Soviet Armenian historians present things differently. In a letter sent to Behaeddin, the Kemalist representative in Yerevan, Vratsyan asks the government of Turkey’s Grand National Assembly, “Firstly, return the Armenian captives at the front back to Yerevan. Secondly, provide the Armenian army with ammunition under certain conditions. And thirdly, communicate whether the government of Turkey’s Grand National Assembly thinks it possible to provide military aid to Armenia and if so, what quantity and how.”

Askanaz Mravyan, the People’s Commissar of Foreign Affairs wrote in a note to Karabekir, the Commander of the Eastern Front,“Captain Behaeddin has visited the battle front several times and encouraged the armies of the Salvation Committee. While in Yerevan, he greeted the authority of the Committee and promised them assistance.”

Garo Sasuni writes that the Salvation Committee informed the world by radio about the revolution in Armenia: “A special radio-telegram was sent to Lenin, [in which] they expressed hope that Russia would halt hostile actions and extend a friendly hand to the workers in Armenia.
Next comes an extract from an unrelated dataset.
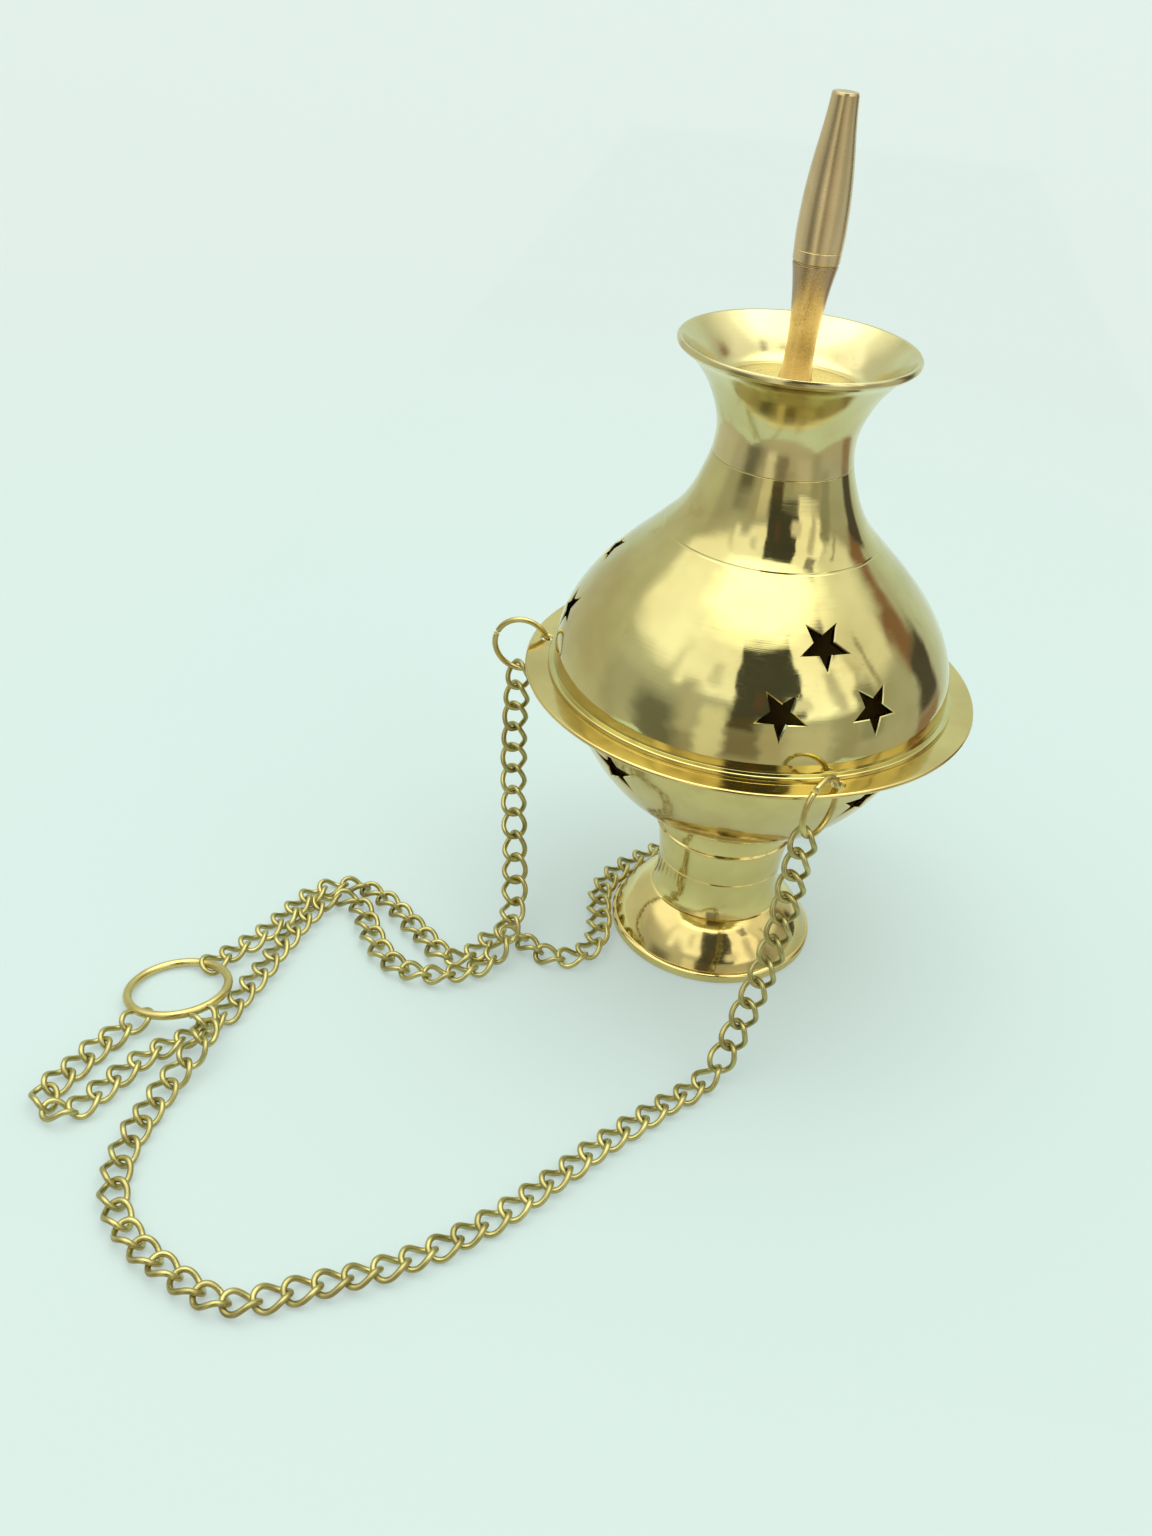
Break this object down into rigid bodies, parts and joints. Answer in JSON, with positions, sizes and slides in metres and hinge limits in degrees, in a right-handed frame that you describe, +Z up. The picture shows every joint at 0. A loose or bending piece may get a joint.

The new government of Armenia maintained its friendly relations with Turkey. We were conscious of the Turkish danger and were using prudence to keep Turkey calm, at least temporarily. The Committee had no thoughts about calling the Turkish forces to Armenia, except to ask for ammunition. It would be very good if they could receive it. Without interfering in our internal issues, Turkey was awaiting the results of the battles.”

On April 2, 1921, with the help of the Russian army, the Revolutionary Committee returned to Yerevan and the revolt was supressed. Around ten thousand people, the Salvation Committee together with all its forces and almost all the intellectuals, reached Zangezur by foot, exhausted and drained. From there, a couple of months later they crossed the Araxes river and entered Persia.